Controlli e liti

Successioni, franchigia slegata dalle donazioni

di Angelo Busani

Tra donazione e successione non si fa luogo a coacervo. Quindi, se Tizio (in ipotesi) ha donato al figlio Caio la somma di 800mila euro e poi Caio eredita da Tizio, l’imposta di successione si calcola considerando che Caio beneficia della intera franchigia di 1 milione di euro, senza dunque tener conto della donazione.

Lo decide la Ctp di Rimini nella sentenza 36/01/2018 del 9 febbraio scorso (presidente e relatore Rustico), la quale così aderisce all’orientamento espresso dalla Cassazione nella sentenza 24940/2016 (commentata dal Sole 24 Ore del 28 dicembre 2016), secondo cui nel nostro ordinamento l’istituto del cosiddetto “coacervo delle donazioni” non esiste più dall’entrata in vigore (10 dicembre 2000) dell’articolo 69 della legge 342/2000, il quale introdusse le aliquote fisse dell’imposta di successione, in luogo delle previgenti aliquote progressive: per ragioni di incompatibilità con il nuovo sistema di tassazione ad aliquote fisse, la norma sul coacervo ereditario (e cioè l’articolo, comma 4, Dlgs 346/1990) deve dunque essere considerata tacitamente abrogata dalla legge 342/2000.

La disciplina sul coacervo era “figlia” di un sistema nel quale l’imposta su successioni e donazioni era progressiva: in sostanza, disponendo di cumulare le pregresse donazioni in caso di ulteriore donazione o in caso di successione ereditaria, la norma sul coacervo era finalizzata ad evitare l’elusione che sarebbe conseguita a un artificioso “spezzatino” di donazioni. Ad esempio, senza una norma sul coacervo, un de cuius, invece di lasciare 100 alla propria morte, avrebbe potuto donare tante volte 10, in modo da approfittare, in ogni donazioni, dello scaglione esente da imposta o tassato con le aliquote inferiori.

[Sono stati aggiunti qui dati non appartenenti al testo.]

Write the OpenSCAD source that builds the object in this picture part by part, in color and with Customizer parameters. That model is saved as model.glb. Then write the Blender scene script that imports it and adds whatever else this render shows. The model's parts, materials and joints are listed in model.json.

Con il principio del coacervo, invece, al valore di una successiva donazione si doveva sommare il valore della donazione precedente; inoltre, il valore dell’attivo ereditario andava aumentato con il valore donato dal de cuius durante la propria vita; il tutto, non al fine di tassare di nuovo (in sede di successiva donazione o in sede di eredità) il valore fatto oggetto di coacervo, ma al “solo” fine di stabilire le aliquote applicabili al valore donato nella donazione successiva o al valore della massa relitta dal defunto come sua eredità.

L’articolo 8, comma 4 del Dlgs 346/1990 era dunque scritto con riferimento «ai soli fini della determinazione delle aliquote applicabili». Questa espressione è indubbiamente divenuta inadeguata con l’introduzione della tassazione proporzionale in luogo di quella progressiva; ma, essendo l’imposizione proporzionale comunque caratterizzata dalla presenza di una importante franchigia (1 milione di euro tra coniugi e parenti in linea retta; 100mila euro tra fratelli; 1,5 milioni di euro se l’avente causa è colpito da una grave disabilità), la linea interpretativa delle Entrate (circolare 3/E del 22 gennaio 2008, paragrafo 3.2.3) inevitabilmente seguita dai contribuenti prima della sentenza di Cassazione n. 24940, era quella di considerare tale espressione come riferita non più all’erosione degli scaglioni di valore imponibile tassati con le aliquote d’imposta inferiori, ma con riferimento alle “nuove” franchigie introdotte dalla legge 342/2000.

Questa lettura è stata dunque cassata dalla Suprema corte: dopo aver rilevato che «il “cumulo” non sortiva effetto impositivo sul donatum ma soltanto effetto determinativo dell’aliquota progressiva» è «conseguenza logica e coerente» che, eliminata l’aliquota progressiva «in favore di un sistema ad aliquota fissa»... «non vi fosse più spazio per dar luogo al coacervo».